The biggest barrier to corporate adoption of ‘Lean’ is the risk of reputational damage from launching unpolished offerings. Whist this can partially be addressed by targeting early adopters it’s better to use sub or new brands. Otherwise opponents of new ideas will perpetually, and somewhat justifiable, raise objections, which will at least slow progress. Mobile operator O2 has successfully adopted this approach in the UK and Ireland with its ‘Gif Gaf‘ & ‘48‘ brands. Both have undertaken experiments unthinkable for O2 such as risqué advertising and peer-to-peer customer service.

Leadership & Oversight

“An experiment forced to deliver the same outcomes as existing… business… quickly reverts to small incremental changes that… ultimately fail to discover anything radically new and valuable” (Karl Heiselman, CEO Wolf Olins). Therefore only set ultimate revenue and contribution run rates that need to be achieved as opposed to ramp up and other metrics such as customer numbers; and give them at least six months to do so.

Otherwise you’ll end up being to prescriptive and the team won’t be able to
fail, learn and pivot sufficiently. Also remember the Riesism, “Planning & forecasting are only useful in stable markets… [with] lengthy trading history”. Therefore keep these to a minimum and if corporate planners demand figures simply give them arbitrary numbers.

Delivering The Project

The biggest challenge for the ‘lean’ team will be maintaining momentum and not getting bogged in the usual bureaucratic morass.
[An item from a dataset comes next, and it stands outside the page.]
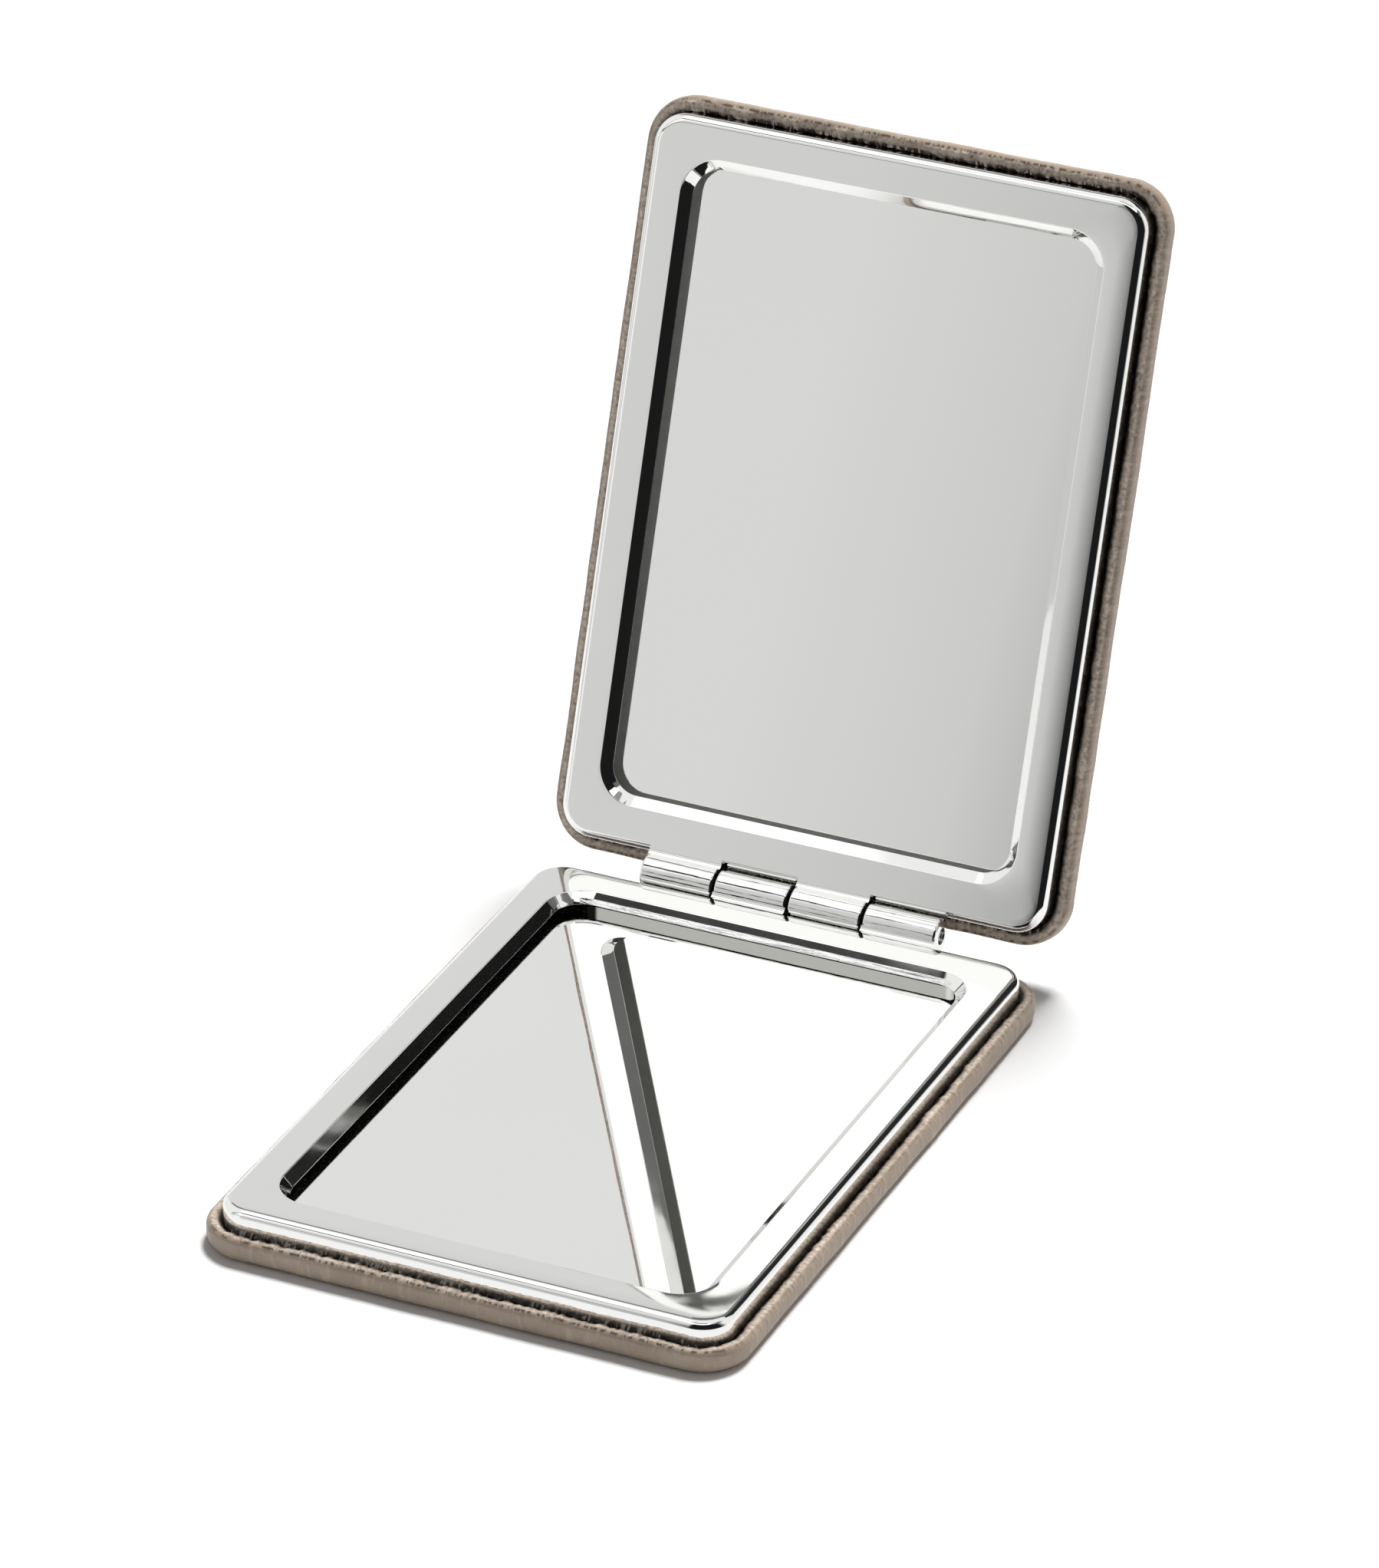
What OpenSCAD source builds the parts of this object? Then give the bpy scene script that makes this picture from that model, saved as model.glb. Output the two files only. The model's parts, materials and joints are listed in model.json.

Overcoming this requires guerrilla tactics such as: temporarily bypassing of large CRM systems in favour of smaller solutions (or even manual processing), using smaller, cheaper and more agile agencies and freelancers.

Whilst ‘Lean’ is dismissive of pre-testing with consumers there can be value in doing so, especially with modern methods such as Vox Pox which are quick, cheap and highly insightful. (There also useful for reassuring project sponsors about it’s direction. Finally, if you do achieve early commercial success scale it ASAP, remember “Lean is a methodology not a blueprint” so flex it to fit your business.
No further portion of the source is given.